Recruiting the next generation
Orme’s efforts to modernize Holland’s recruitment process have included a shift in how it publicizes open positions, which are marketed on various social media platforms, including Indeed, Facebook and LinkedIn. The city’s applications also go through an online tracking system.
The net result: If Orme were applying for her job today, she might hear about it on a social media platform and be able to apply for it entirely online.
As part of the recruitment effort, Holland is leveraging its heavy social media presence to showcase the city as a good place to live and work.
“We are able to see how they heard about the position — it’s usually Indeed,” Orme said. “We’ll continue to do recruitment efforts through social media. I always have a lot of people reaching out to me about positions on LinkedIn.”
In Grand Rapids, the city has committed to doing more social media recruitment, especially to reach the Millennial generation and younger.
“You can apply for a job on your cell phone, but actually just using social media as our recruitment tool, that’s not a strategy we’ve done a lot with,” Foster said.
The city has held recruitment fairs that allow students to see opportunities in local government, depending on their career paths.
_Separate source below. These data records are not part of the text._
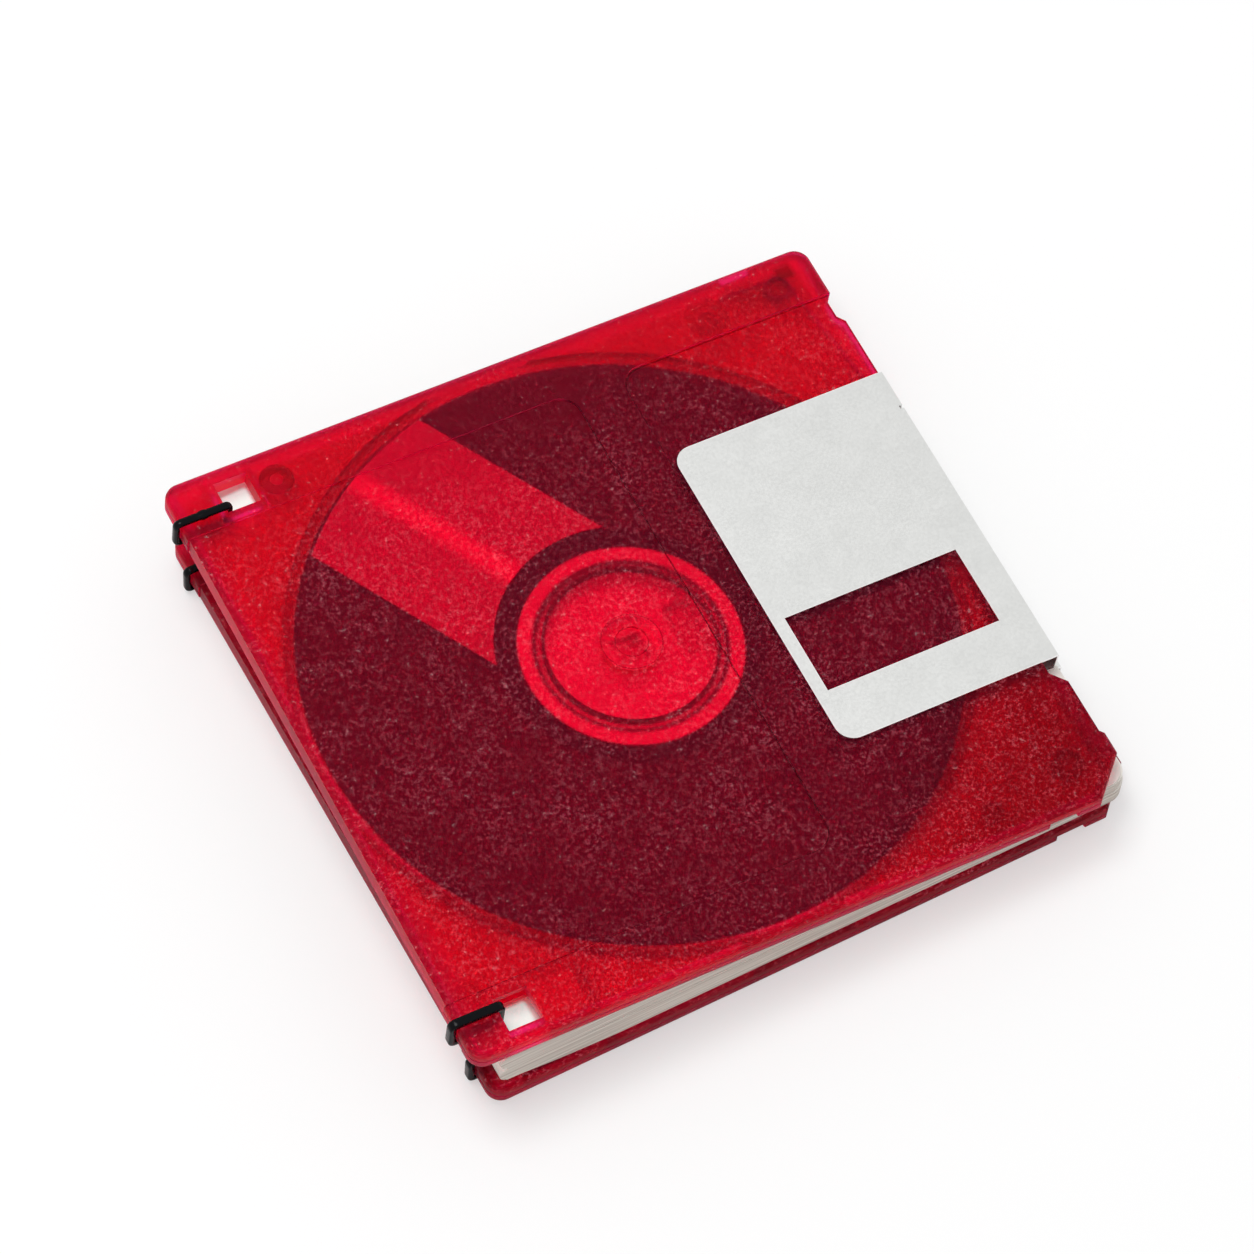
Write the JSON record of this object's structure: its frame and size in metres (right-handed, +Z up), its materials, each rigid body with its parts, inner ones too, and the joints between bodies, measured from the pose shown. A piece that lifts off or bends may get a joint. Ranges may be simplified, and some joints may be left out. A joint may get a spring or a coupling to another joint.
{
  "type": "floppy disk notebook",
  "caption": "Small notebook with translucent red floppy disks as covers, sliding metal shutters, folded pages between them and black strap loops at the spine.",
  "frame": {"origin": "middle of the whole notebook in plan, on the surface it lies on", "axes": "+Z up through the covers, +X from the strapped spine to the shutter edge, +Y from the near long edge with the cut corner to the far long edge"},
  "size_m": [0.098, 0.092, 0.0184],
  "materials": {
    "cover_plastic": "translucent raspberry red, finely frosted, with pale flecks",
    "slider_plastic": "raspberry red, finely frosted",
    "shutter_metal": "satin, pale silver",
    "hub_steel": "pressed, satin",
    "spring_steel": "drawn wire",
    "magnetic_film": "dark brown, smooth",
    "liner_felt": "thin white non-woven cloth",
    "lifter_film": "springy film leaf",
    "page_paper": "cream, uncoated, cut edges",
    "strap_black": "black, glossy, moulded strap"
  },
  "bodies": {
    "back_cover": {"back_lower_shell": "cover_plastic", "back_upper_shell": "cover_plastic", "back_shutter_spring": "spring_steel", "back_lower_liner": "liner_felt", "back_upper_liner": "liner_felt", "back_lifter": "lifter_film", "back_near_strap": "strap_black", "back_far_strap": "strap_black", "page_block": "page_paper"},
    "back_shutter": {"back_shutter": "shutter_metal"},
    "back_write_protect": {"back_write_protect_slider": "slider_plastic"},
    "back_media": {"back_magnetic_disk": "magnetic_film", "back_hub": "hub_steel"},
    "front_cover": {"front_lower_shell": "cover_plastic", "front_upper_shell": "cover_plastic", "front_shutter_spring": "spring_steel", "front_lower_liner": "liner_felt", "front_upper_liner": "liner_felt", "front_lifter": "lifter_film", "front_near_strap": "strap_black", "front_far_strap": "strap_black"},
    "front_shutter": {"front_shutter": "shutter_metal"},
    "front_write_protect": {"front_write_protect_slider": "slider_plastic"},
    "front_media": {"front_magnetic_disk": "magnetic_film", "front_hub": "hub_steel"}
  },
  "joints": [
    {"name": "cover_hinge", "type": "hinge", "parent": "back_cover", "child": "front_cover", "pos_m": [-0.04782, 0, 0.0092], "axis": [0, -1, 0], "range_deg": [0, 180]},
    {"name": "back_shutter_slide", "type": "slide", "parent": "back_cover", "child": "back_shutter", "axis": [0, 1, 0], "range_m": [0, 0.012], "stiffness_N_per_m": 30, "springref_m": -0.005, "deforming": ["back_shutter_spring"]},
    {"name": "back_write_protect_slide", "type": "slide", "parent": "back_cover", "child": "back_write_protect", "axis": [-0.9999, 0, 0.0109], "range_m": [0, 0.0036]},
    {"name": "back_disk_spin", "type": "hinge", "parent": "back_cover", "child": "back_media", "pos_m": [-0.00005, 0.00097, 0.00218], "axis": [0.0109, 0, 0.9999], "continuous": true},
    {"name": "front_shutter_slide", "type": "slide", "parent": "front_cover", "child": "front_shutter", "axis": [0.0211, 0.9998, -0.0012], "range_m": [0, 0.012], "stiffness_N_per_m": 30, "springref_m": -0.005, "deforming": ["front_shutter_spring"]},
    {"name": "front_write_protect_slide", "type": "slide", "parent": "front_cover", "child": "front_write_protect", "axis": [-0.9981, 0.0211, 0.058], "range_m": [0, 0.0036]},
    {"name": "front_disk_spin", "type": "hinge", "parent": "front_cover", "child": "front_media", "pos_m": [-0.00221, -0.00006, 0.01313], "axis": [0.058, 0, 0.9983], "continuous": true}
  ]
}
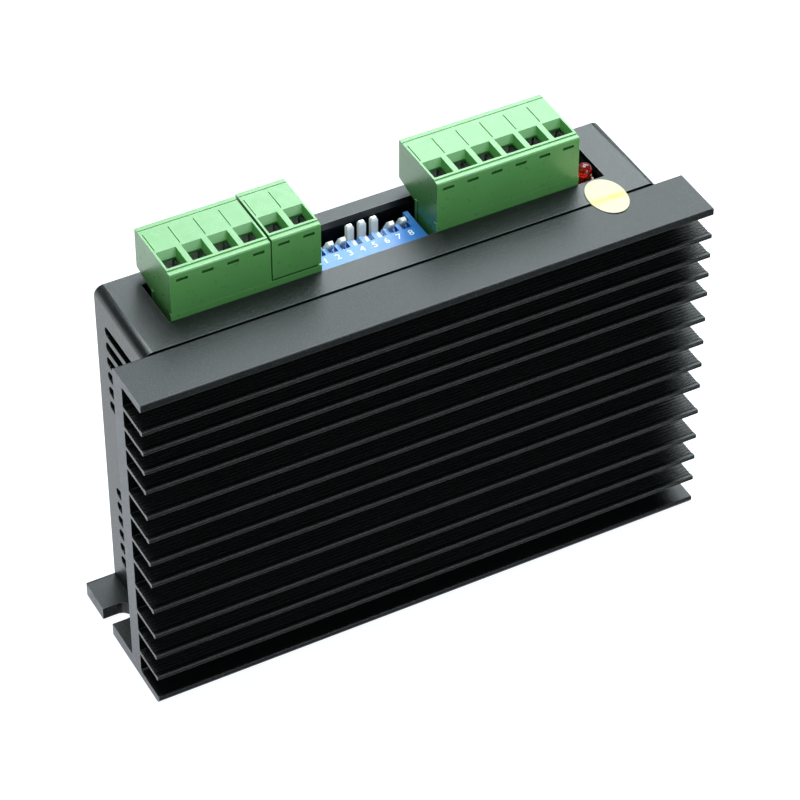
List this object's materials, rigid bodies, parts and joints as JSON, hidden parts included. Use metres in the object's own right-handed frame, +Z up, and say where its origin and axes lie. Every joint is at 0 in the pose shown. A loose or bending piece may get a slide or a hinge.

While they’ve used different tactics, the recruitment efforts in Holland and Grand Rapids seem to be working: Both cities have vacancy rates of less than 10 percent for positions.
Overall, Voorhees said professional resources are available to help local governments big and small work toward the future. It’s critical that communities track data and see where they have exposure, as the inability to fill open positions poses a risk and an added expense if they need to bring in a private sector firm to fill key roles.
“We see organizations that have to fill talent gaps. It’s a real risk if you can’t find people who can run your water plant,” she said. “I would argue that if (communities) can afford to bring in an expert (to conduct succession planning), it’s time and money well spent.”